How I Became a Romance Novel Ghostwriter
I often get asked how I got into romance novel ghostwriting. It is, after all, a niche field. Most people who know what ghostwriters are only associate them with celebrity memoirs. They don't realize that behind many a bestselling fiction author—especially romance—is a ghostwriter (or three).
And until six years ago, neither did I.
I was working at a non-fiction publisher and editing romance on the side, wondering if I'd ever get to spend my days spending my days working with the books I love, when a housing crisis forced me to give up my job and go freelance. I scrambled to fill up my hours with more freelancing, and a client I had contacted about editing asked me if I had ever considered writing books for other people.
Like most writers, I had always loved creating stories, but had never finished a manuscript. My laptop was a graveyard of half-finished stories. I thought that because I hadn't found a story idea that filled me with enough inspiration to make it to the final scene, I couldn't write a book. I had no idea that what I really needed was a prompt, a brief—someone telling me what they wanted their romance novel to look like.
As soon as I knew what that first client wanted from their romance novel—friends-to-lovers, love triangle, urban setting—the words flew out of me. I couldn't type fast enough. After that, I looked for other contracts and clients in different sub-genres and found an affinity for paranormal romance and historical romance, which remain two of my favorite sub-genres to write. I explored the Wild West, medieval Scotland, an alternate universe where bear shifters roamed the Pacific Northwest, and a desert replete with reptile shifters battling an ancient curse.

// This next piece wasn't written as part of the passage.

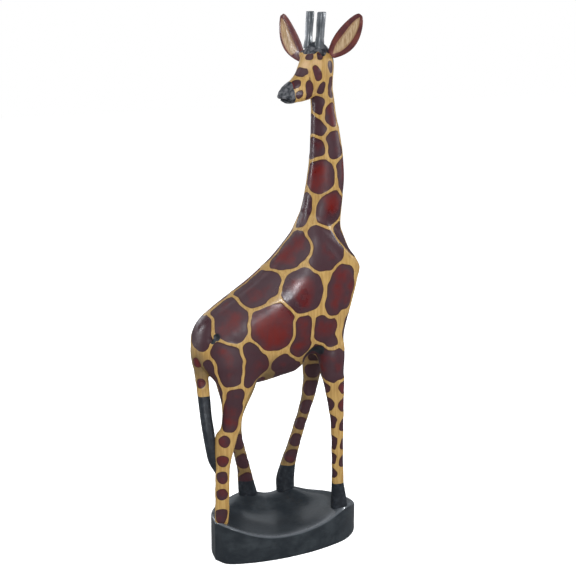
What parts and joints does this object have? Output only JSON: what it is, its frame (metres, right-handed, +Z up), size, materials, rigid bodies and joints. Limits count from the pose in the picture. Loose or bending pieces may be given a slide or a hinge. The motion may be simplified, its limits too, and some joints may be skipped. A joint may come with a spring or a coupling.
{
  "type": "carved giraffe statue",
  "caption": "Carved wooden giraffe standing on a gouged oval base, its head turned back over its shoulder, with let-in ears and horns.",
  "frame": {"origin": "middle of the base's flat underside, below the middle of the body", "axes": "+Z up towards the horns, +X the way the giraffe's body faces, +Y its left side"},
  "size_m": [0.1997, 0.1065, 0.61],
  "materials": {
    "spotted_wood": "burnt and stained reddish-brown patches on bare yellow wood, lacquered to a high gloss",
    "black_wood": "stained black and polished",
    "dowel_wood": "bare turned wood, glued"
  },
  "bodies": {
    "root": {"base": "black_wood", "torso": "spotted_wood", "neck": "spotted_wood", "head": "spotted_wood", "leg_front_right": "spotted_wood", "leg_front_left": "spotted_wood", "leg_hind_right": "spotted_wood", "leg_hind_left": "spotted_wood", "tail": "spotted_wood", "ear_left": "spotted_wood", "ear_right": "spotted_wood", "horn_left": "black_wood", "horn_right": "black_wood", "neck_dowel": "dowel_wood", "head_dowel": "dowel_wood", "hip_dowel_front_right": "dowel_wood", "hip_dowel_front_left": "dowel_wood", "hip_dowel_hind_right": "dowel_wood", "hip_dowel_hind_left": "dowel_wood", "tail_dowel": "dowel_wood", "tuft_pin": "dowel_wood"}
  },
  "joints": []
}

That first year of ghostwriting wasn't all sunshine and roses, though. I burned myself out taking on too many projects, lured by the adrenaline rush of writing happily ever afters. I didn't advocate for inclusive stories because I thought I was too green, and my clients wouldn't listen to my suggestions. I spent more time writing than researching the genre or networking with other writers, sequestering myself in a metaphorical writing cave that often left me feeling lonely and isolated.
But I'm glad I struggled that first year (and second, and third, because as any freelance reading this knows, it's a tough game). I learned so much about my capacity to create. I started to understand which projects left me feeling good about the mark I'd made on the romance genre, and which ones didn't. I understood the power of research not just to make a book historically accurate, but to understand its readers, their expectations, and how those have shifted over time.
After "how did you get into romance novel ghostwriting," the second most-asked question I get is "but how can you sign away your right to your stories?" The answer is two-fold: I love translating a client's vision onto the page. There's no better feeling than someone trusting you with their idea and watching it come to life. The second part of that answer is that it's the story that matters to me, not whether my name is attached to it. I don't write for recognition. I write because I want to put good, inclusive stories out in the world, and ghostwriting allows me to do that far more often and more enjoyably than if I published my own work. And I know that I won't run out of story ideas; each book I write is precious, but I know that the next one will be just as much so. I don't have to worry about using up all my good stories; if anything, sometimes I feel like I have too many good story ideas, and not all of them will make it to print.
Being a romance novel ghostwriter is, for me, the best job in the world. I get to spend my days writing stories for the best readers in the world, and when I'm not writing, I'm reading romance or researching it, diving into topics as disparate as the evolution of the bustle and whether contemporary romance should embrace anal sex (for the record: my opinion on that is "yes"). I'm never bored, my to-be-read pile is always full, and all the romance novels I buy are tax-deductible. I'm very, very happy I took that first contract six years ago, and I can't wait to see what I'm writing six years from now.